- What to work on:
Give the listing below again in full, exactly as written.

- Raw data:
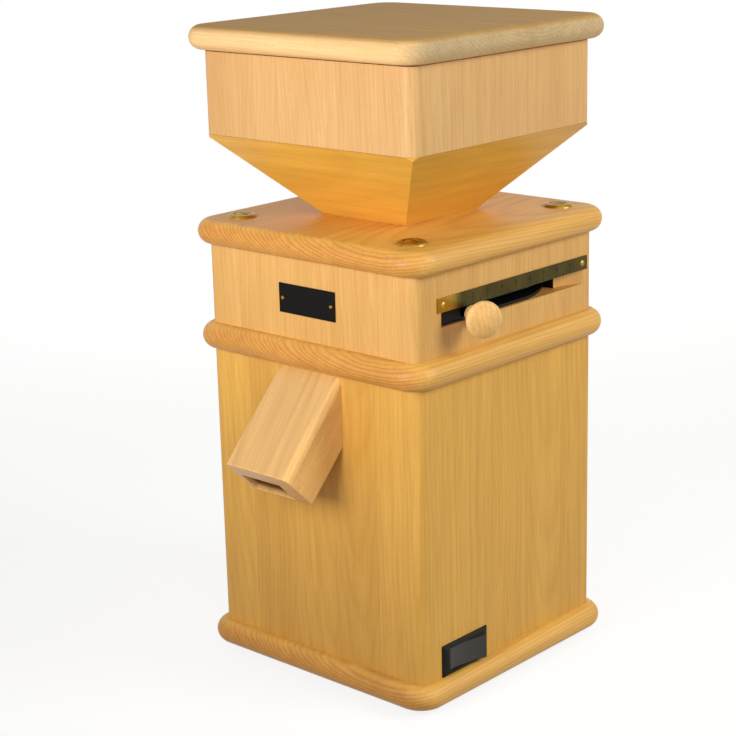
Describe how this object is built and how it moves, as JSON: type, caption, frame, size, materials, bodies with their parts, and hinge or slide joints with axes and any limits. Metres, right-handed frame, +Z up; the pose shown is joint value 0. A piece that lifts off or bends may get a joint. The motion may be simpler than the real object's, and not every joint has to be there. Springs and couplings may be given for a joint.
{
  "type": "electric grain mill",
  "caption": "Table-top electric grain mill in a light beech case, with a square hopper on a funnel, a slanted wooden spout, a setting lever in a slot and a rocker switch.",
  "frame": {"origin": "on the table, in the plane of the feet's undersides, under the middle of the whole mill's outline seen from above, knob and spout included", "axes": "+Z up, -Y towards the front with the flour spout, +X towards the side with the lever and the switch"},
  "size_m": [0.2726, 0.3032, 0.5335],
  "materials": {
    "rubber_dark": "matt",
    "steel": "zinc plated",
    "beech_board": "oiled beech, light, round edges",
    "beech_case": "oiled beech, light, upright grain",
    "beech_funnel": "oiled beech, warm",
    "beech_turned": "oiled beech, turned",
    "plastic_black": "black, satin",
    "plastic_inner": "dark, moulded",
    "plastic_feed": "natural, turned",
    "brass": "satin brass",
    "plate_black": "black, bare",
    "rod_dark": "blackened steel",
    "cast_grey": "cast",
    "motor_grey": "grey enamel",
    "copper": "enamelled copper windings on a steel core",
    "felt": "pressed felt",
    "millstone": null,
    "can_metal": "drawn can"
  },
  "bodies": {
    "case_body": {"feet": "rubber_dark", "feet_screws": "steel", "base_board": "beech_board", "base_screws": "steel", "lower_case": "beech_case", "cord_gland": "plastic_inner", "middle_board": "beech_board", "spout": "beech_board", "switch_frame": "plastic_black", "switch_body": "plastic_inner", "motor_top_shield": "cast_grey", "motor_screws": "steel", "motor_housing": "motor_grey", "motor_bottom_shield": "cast_grey", "stator": "copper", "bearings": "steel", "capacitor": "can_metal", "capacitor_clip": "steel", "upper_case": "beech_case", "nameplate": "plate_black", "nameplate_pins": "brass", "scale_plate": "brass", "scale_screws": "brass", "slot_guide": "plastic_black", "chamber": "cast_grey", "chamber_floor": "cast_grey", "chamber_screws": "steel", "shaft_seal": "felt", "guide_pins": "steel", "top_board": "beech_board", "feed_tube": "plastic_feed", "cup_washers": "brass", "top_screws": "brass", "funnel": "beech_funnel", "hopper_box": "beech_case"},
    "lid_body": {"lid": "beech_board", "lid_locator": "beech_board"},
    "lever_body": {"setting_ring": "rod_dark", "lever_rod": "rod_dark", "knob": "beech_turned"},
    "stone_lift_body": {"stone_carrier": "cast_grey", "carrier_skirt": "cast_grey", "carrier_screws": "steel", "upper_stone": "millstone"},
    "rotor_body": {"shaft": "steel", "rotor": "steel", "fan": "plastic_inner", "stone_holder": "cast_grey", "lower_stone": "millstone", "stone_nut": "steel"},
    "rocker_body": {"rocker": "plastic_black"}
  },
  "joints": [
    {"name": "lid_lift", "type": "slide", "parent": "case_body", "child": "lid_body", "axis": [0, 0, 1], "range_m": [0, 0.08]},
    {"name": "setting_lever", "type": "hinge", "parent": "case_body", "child": "lever_body", "pos_m": [-0.0113, 0.03365, 0.319], "axis": [0, 0, 1], "range_deg": [0, 52]},
    {"name": "stone_lift", "type": "slide", "parent": "case_body", "child": "stone_lift_body", "axis": [0, 0, 1], "range_m": [0, 0.00205]},
    {"name": "motor_shaft", "type": "hinge", "parent": "case_body", "child": "rotor_body", "pos_m": [-0.0113, 0.03365, 0.268], "axis": [0, 0, 1], "continuous": true},
    {"name": "switch_rocker", "type": "hinge", "parent": "case_body", "child": "rocker_body", "pos_m": [0.0997, -0.03435, 0.038], "axis": [0, 0, 1], "range_deg": [0, 18]}
  ],
  "couplings": [
    {"joint": "stone_lift", "follows": "setting_lever", "m_per_rad": 0.0022282}
  ]
}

- Written response:
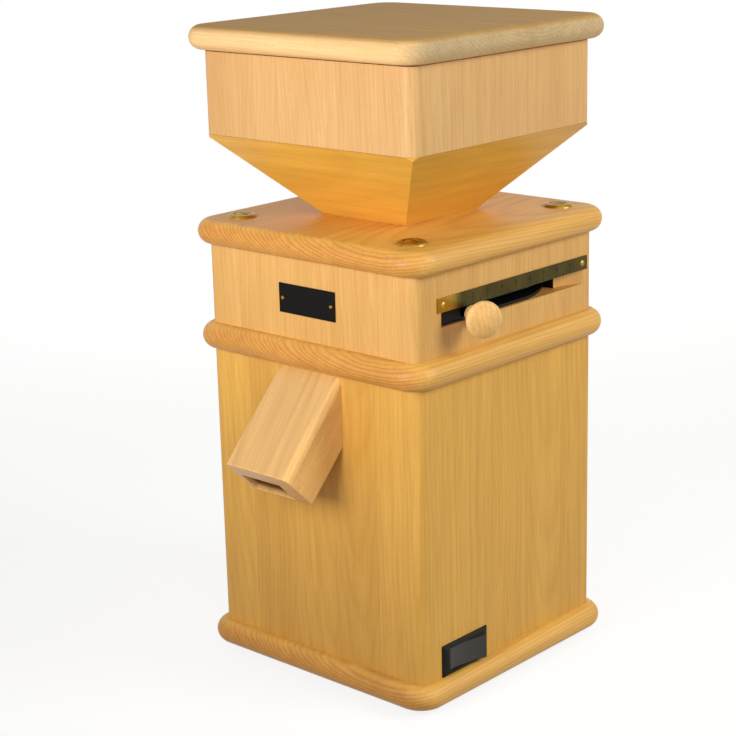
Describe how this object is built and how it moves, as JSON: type, caption, frame, size, materials, bodies with their parts, and hinge or slide joints with axes and any limits. Metres, right-handed frame, +Z up; the pose shown is joint value 0. A piece that lifts off or bends may get a joint. The motion may be simpler than the real object's, and not every joint has to be there. Springs and couplings may be given for a joint.
{
  "type": "electric grain mill",
  "caption": "Table-top electric grain mill in a light beech case, with a square hopper on a funnel, a slanted wooden spout, a setting lever in a slot and a rocker switch.",
  "frame": {"origin": "on the table, in the plane of the feet's undersides, under the middle of the whole mill's outline seen from above, knob and spout included", "axes": "+Z up, -Y towards the front with the flour spout, +X towards the side with the lever and the switch"},
  "size_m": [0.2726, 0.3032, 0.5335],
  "materials": {
    "rubber_dark": "matt",
    "steel": "zinc plated",
    "beech_board": "oiled beech, light, round edges",
    "beech_case": "oiled beech, light, upright grain",
    "beech_funnel": "oiled beech, warm",
    "beech_turned": "oiled beech, turned",
    "plastic_black": "black, satin",
    "plastic_inner": "dark, moulded",
    "plastic_feed": "natural, turned",
    "brass": "satin brass",
    "plate_black": "black, bare",
    "rod_dark": "blackened steel",
    "cast_grey": "cast",
    "motor_grey": "grey enamel",
    "copper": "enamelled copper windings on a steel core",
    "felt": "pressed felt",
    "millstone": null,
    "can_metal": "drawn can"
  },
  "bodies": {
    "case_body": {"feet": "rubber_dark", "feet_screws": "steel", "base_board": "beech_board", "base_screws": "steel", "lower_case": "beech_case", "cord_gland": "plastic_inner", "middle_board": "beech_board", "spout": "beech_board", "switch_frame": "plastic_black", "switch_body": "plastic_inner", "motor_top_shield": "cast_grey", "motor_screws": "steel", "motor_housing": "motor_grey", "motor_bottom_shield": "cast_grey", "stator": "copper", "bearings": "steel", "capacitor": "can_metal", "capacitor_clip": "steel", "upper_case": "beech_case", "nameplate": "plate_black", "nameplate_pins": "brass", "scale_plate": "brass", "scale_screws": "brass", "slot_guide": "plastic_black", "chamber": "cast_grey", "chamber_floor": "cast_grey", "chamber_screws": "steel", "shaft_seal": "felt", "guide_pins": "steel", "top_board": "beech_board", "feed_tube": "plastic_feed", "cup_washers": "brass", "top_screws": "brass", "funnel": "beech_funnel", "hopper_box": "beech_case"},
    "lid_body": {"lid": "beech_board", "lid_locator": "beech_board"},
    "lever_body": {"setting_ring": "rod_dark", "lever_rod": "rod_dark", "knob": "beech_turned"},
    "stone_lift_body": {"stone_carrier": "cast_grey", "carrier_skirt": "cast_grey", "carrier_screws": "steel", "upper_stone": "millstone"},
    "rotor_body": {"shaft": "steel", "rotor": "steel", "fan": "plastic_inner", "stone_holder": "cast_grey", "lower_stone": "millstone", "stone_nut": "steel"},
    "rocker_body": {"rocker": "plastic_black"}
  },
  "joints": [
    {"name": "lid_lift", "type": "slide", "parent": "case_body", "child": "lid_body", "axis": [0, 0, 1], "range_m": [0, 0.08]},
    {"name": "setting_lever", "type": "hinge", "parent": "case_body", "child": "lever_body", "pos_m": [-0.0113, 0.03365, 0.319], "axis": [0, 0, 1], "range_deg": [0, 52]},
    {"name": "stone_lift", "type": "slide", "parent": "case_body", "child": "stone_lift_body", "axis": [0, 0, 1], "range_m": [0, 0.00205]},
    {"name": "motor_shaft", "type": "hinge", "parent": "case_body", "child": "rotor_body", "pos_m": [-0.0113, 0.03365, 0.268], "axis": [0, 0, 1], "continuous": true},
    {"name": "switch_rocker", "type": "hinge", "parent": "case_body", "child": "rocker_body", "pos_m": [0.0997, -0.03435, 0.038], "axis": [0, 0, 1], "range_deg": [0, 18]}
  ],
  "couplings": [
    {"joint": "stone_lift", "follows": "setting_lever", "m_per_rad": 0.0022282}
  ]
}